Which is exactly what has happened this year, because otherwise it would have fallen on Good Friday, which we can all agree would have been just wrong.
The contrast between the joy of the angel’s message, and the sorrow of Holy Week seem to be worlds apart, but there is a common thread that runs through the annunciation, Holy Week AND Easter.
Without the Annunciation, without God embodied in human flesh and living our lives among us, the events of Holy Week and Easter are meaningless. Without Christ’s incarnation, the cross has no power.
The same is true if it were the other way round, the annunciation and incarnation, without Good Friday and Easter makes Jesus just another good, wise and holy man, because death would still reign.
These two events need each other, they are part of the same story, the same plan. In the annunciation, the womb creates and brings birth to life, at the resurrection the tomb recreates and brings rebirth. Beginnings and ends, God’s presence, power, and love; revealed, and visible, for all who wish to see.
And through them, the thread of our own lives has been changed forever.
This extended time of celebration helps us to further recall and reflect upon the turbulence of those few days through Holy Week to last Sunday.
And should help us to assess the implications of the life, death and resurrection of Jesus in our own lives. Individually and collectively.
In our early days, we sinned. We moved away from the will of God, but through Christ, our sin has been taken away, and we should now be able to move closer to the values of God’s Kingdom.
We all know though, that this is not always an easy task. Even for the most pious among us. We live in a world where human value is constantly being judged against the measures of productivity, financial worth, and personal ambition.
You only have to glance at the news to see the extent of global injustice, of wars being fought over greed, and where people’s lives are risked because of our selfish want or because ‘it’s just not financially viable to help’.

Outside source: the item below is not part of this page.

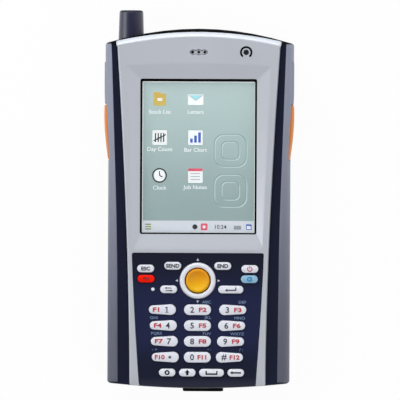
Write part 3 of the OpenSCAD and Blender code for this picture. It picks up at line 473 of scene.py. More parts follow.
def linear(colour):
    """Linear colour of a hexadecimal sRGB one."""
    c = np.array([int(colour[i:i + 2], 16) for i in (1, 3, 5)]) / 255
    return (*np.where(c <= 0.04045, c / 12.92, ((c + 0.055) / 1.055) ** 2.4), 1.0)


def add(tree, kind, inputs=None, **settings):
    """Adds a node, sets its properties, and sets or links its inputs."""
    node = tree.nodes.new(kind)
    for key, value in settings.items():
        setattr(node, key, value)
    for key, value in (inputs or {}).items():
        if isinstance(value, bpy.types.NodeSocket):
            tree.links.new(value, node.inputs[key])
        else:
            node.inputs[key].default_value = value
    return node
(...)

And to speak out, against these things that diminish the will of God, can be difficult. It seems like a lot of the time the world doesn’t care for our calling to be to be fair, caring, loving, generous, humble, inclusive, and at service for each other.
Speaking out against injustice has always required a certain amount of courage but it’s something that St Paul gives an example of.
Paul wrote to the Galatians because he feared that the new Christian community there was losing its way. There were confusions over the importance of the Jewish law and people pushing their own agendas.
What did the gentiles joining the church need to do to share in Christ’s victory?
Paul saw the possible danger for the new believers. But as Paul says earlier in his letter to them, ‘There is no longer Jew or Greek, slave or free, male or female.’
Barriers had been broken down and divisions cast aside.
So if adherence to the laws of the Jews was a necessary condition for belief as some were preaching, then Christ’s death was in vain.
Paul argues that we are no longer slaves to the law because of the power of Christ. We are released and there is no turning back to the old ways.
But we have become Children of God and a new way of living has been reviled to us through the resurrection of Christ.
‘And because we are children, God has sent the Spirit of his Son into our hearts, crying, “Abba! Father!” So you are no longer a slave but a child, and if a child then also an heir, through God’.
So where do we go from here?
Our Easter celebrations take us from our earliest beginnings, through to where we sit today.
And we have 43 days left of celebration. 43 days of reflection on the events from our first encounters with sin, to the annunciation through to Easter, 43 days of working out how being Children of God translates to our lives as individuals and as the church.
You are no longer a slave but a child, and if a child then also an heir. Thanks be to God. Amen.